When you pass a pointer that points back to the container object, this pointer is sometimes called a back pointer. I see this technique being used all the time in GUI libraries where a widget might want access to its parent widget.
That being said, you should ask yourself if there's a better design that doesn't involve circular dependencies (circular in the sense that the container depends on the containee and the containee depends on the container).
You don't strictly have to create the objects dynamically for the back pointer technique to work.
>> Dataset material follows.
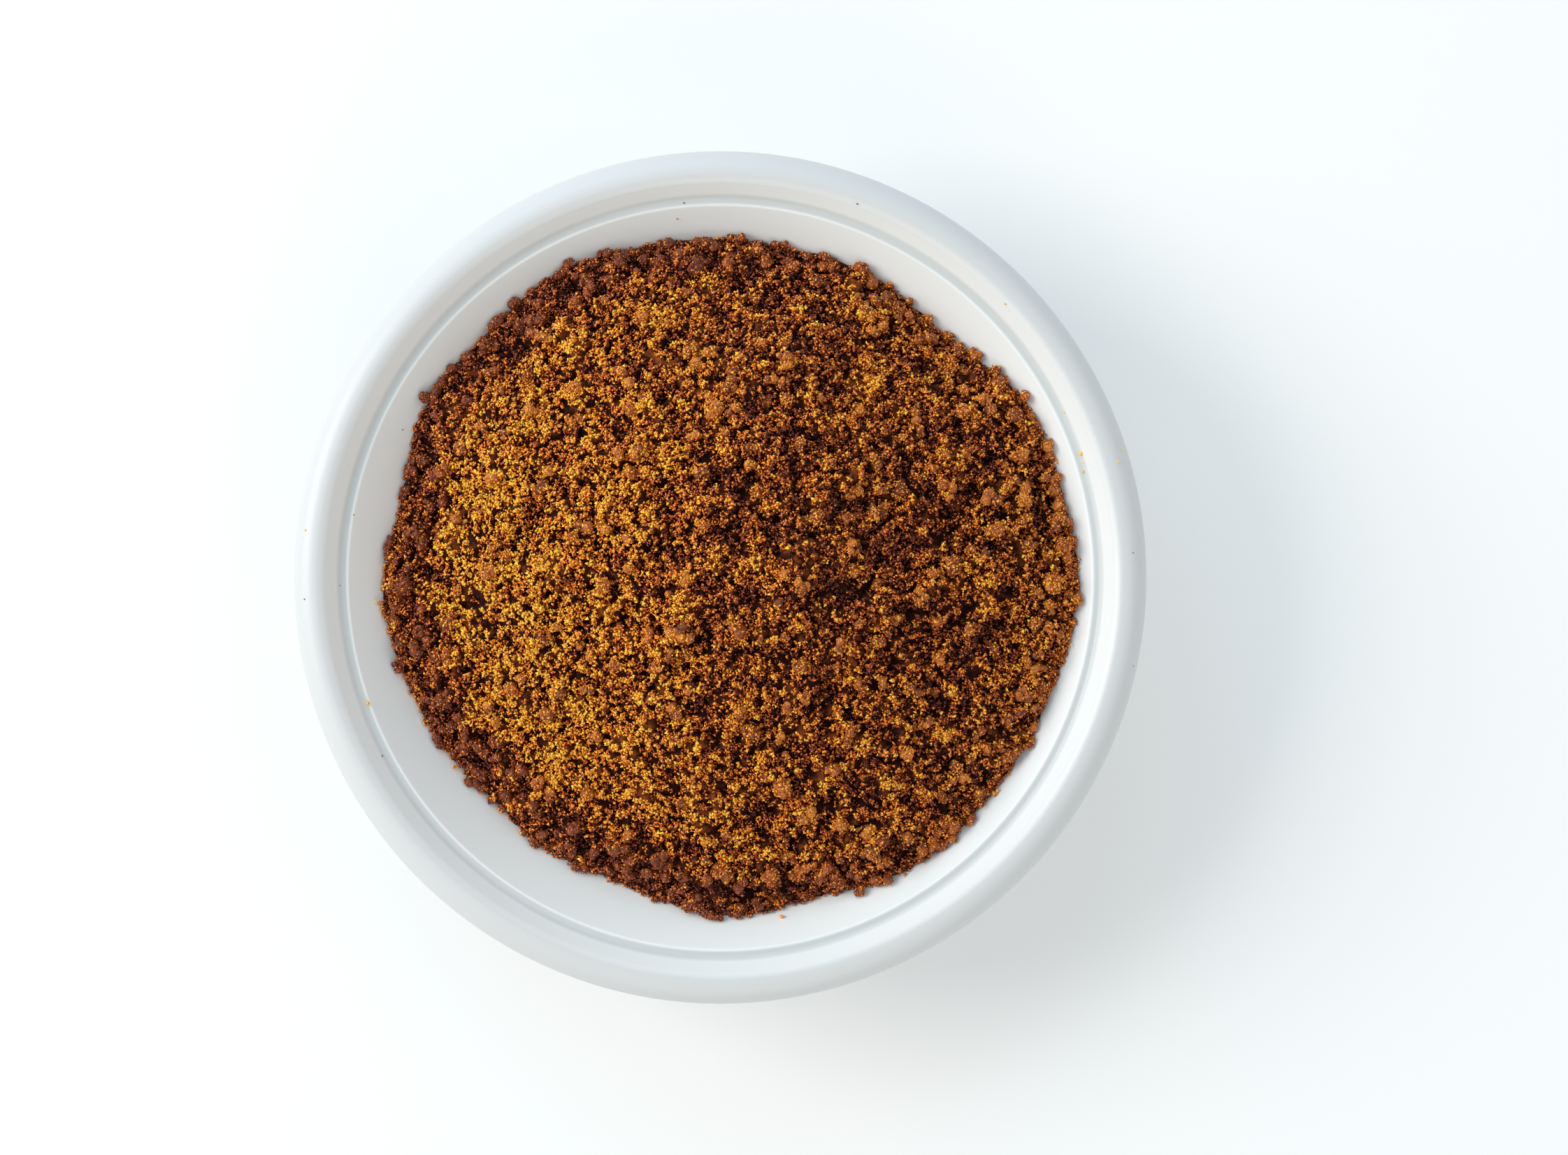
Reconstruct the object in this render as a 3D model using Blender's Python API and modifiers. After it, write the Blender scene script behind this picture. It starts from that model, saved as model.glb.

You can always take the address of a stack-allocated (or statically-allocated) object. As long as the life of that object persists while others are using pointers to it. But in practice, this technique is usually used with dynamically-created objects.
Note that you might also be able to use a back-reference instead of a back-pointer.
I think I know what's causing your segmentation faults. When your vectors reallocate their memory (as the result of growing to a larger size), the addresses of the old vector elements become invalid. But the children (and grand-children) of these objects still hold the old addresses in their back-pointers!
For the back-pointer thing to work, you'll have to allocate each object dynamically and store their pointers in the vectors. This will make memory management a lot more messy, so you might want to use smart pointers or boost::ptr_containers.
After seeing the comment you made in another answer, I now have a better idea of what you're trying to accomplish. You should research generic tree structures and the composite pattern. The composite pattern is usually what's used in the widget example I cited previously.
Maybe all your object can inherit from a common interface like :
class MyObject
{
public:
virtual int getData() = 0;
}
And after you can use a std::tree from the stl library to build your structure.
As Emile said, segmentation fault is caused by reallocation. Exactly speaking -- when the local stack objects' 'this' pointer was passed to create another object, which is then copied to the vector container. Then the 'Create()' function exits, the stack frame object ceases to exist and the pointer in the container gets invalid.